Based on the results, clearly there are underlying patterns in foods IBD sufferers believe they can/can’t eat. While survey data alone can’t determine if there’s truly a medical impact or what such mechanisms would cause those reactions, the results suggest that there are some underlying relationships worth investigating.
However, it’s possible that survey answers are biased beyond reasonable use, given the complexity of assessing reactions to individual foods, various starting states of the IDB sufferers (in flare or not in flare), and influence from the various “fad” or “suggested” diets survey participants may be influenced by. That said, given the initial success with the developed model, at least as a proof of concept, and discoveries about the usefulness of the data set during data exploration, further analysis appears to be warranted after some adjustments to the survey.
Recommendations for Survey:
- Track continuous (floating) data as opposed to the current integer data, which would be relatively trivial given that the survey questions are already presented as a label-less sliding scale.
- Distinguish between whether a food can be eaten in some amount or sometimes (two distinct possibilities).
- More clearly defined food categories by eliminating the few overlapping food groups that exist (e.g. peppers (capsicum) and peppers, chili) and adding pictures of each food for users’ sake.
- Track changes in user answers over time if the ability to change answer is allowed.
While this marks the final post in this three part series for the ChiPy mentorship program, I plan to continue work identifying safe/unsafe foods for IBD patients, and patterns that may exist within those foods. I plan to improve and expand the work done using our initial model, both by hopefully having the survey improvement recommendations implemented and also by gaining access to the full survey participant information (including such additional information as type of IBD, medications, demographics, etc.). Additionally, it is planned to spend more time with the USDA nutrient database tool that was created during the project, looking for common vitamin/mineral/macro nutrient elements among foods recommended to users. Should more data become available (or when enough data using the new float data is collected), investigating more advanced and scalable models (such as neural networks) could help improve the recommendations/other learnings from the data.
Separately, given the success of the model to-date, working with ibdrelief.com to create an API and build a front-end recommendation tool for survey participants, with a live “learning” model with feedback is also on the roadmap.
Ultimately the hope remains that learnings from the analysis of available survey data will ultimately help users eat confidently and help direct more targeted medical research in an effort to cure IBD.
Special thanks to my mentor, Ed Gross, for his continual project guidance (despite it being the final weeks before his wedding!) and brilliant idea to use a logical ternary operator for the association model; and to my unofficial data science mentors, Chris Gruber (who helped me on top of having his own ChiPy mentee), Andra Stanciu, and Laurel Ruhlen.
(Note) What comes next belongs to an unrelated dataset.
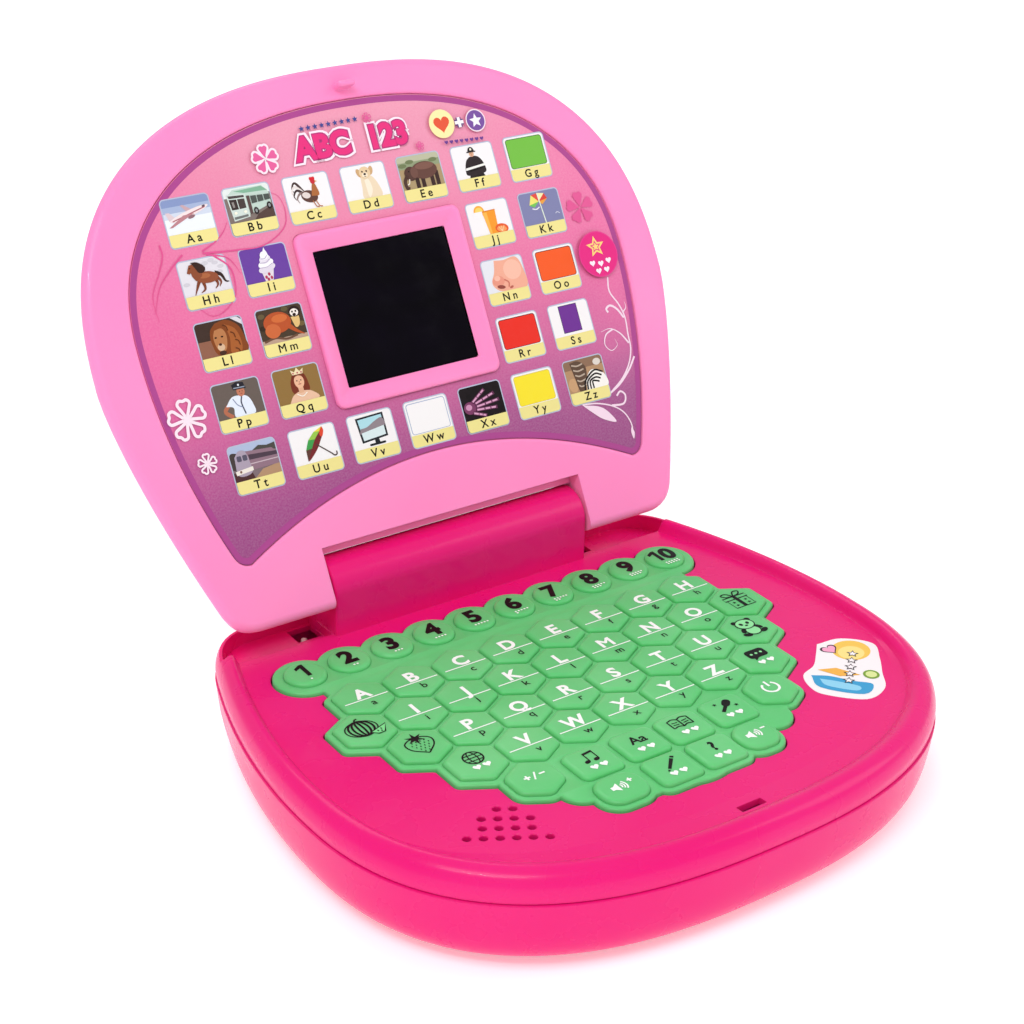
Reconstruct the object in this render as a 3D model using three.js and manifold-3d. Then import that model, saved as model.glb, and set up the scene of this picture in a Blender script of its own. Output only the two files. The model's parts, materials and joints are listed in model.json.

Without the guidance of each of them, I wouldn’t have learned nearly as much along the way, and certainly would have spent more time [idiomatically] banging my head against the wall.
And of course, thank you to ChiPy for making this entire program happen. If you live in Chicago, I strongly recommend getting involved with this program either by applying for a mentee slot or a mentor (we always need more) and/or check out the monthly meetup/speakers.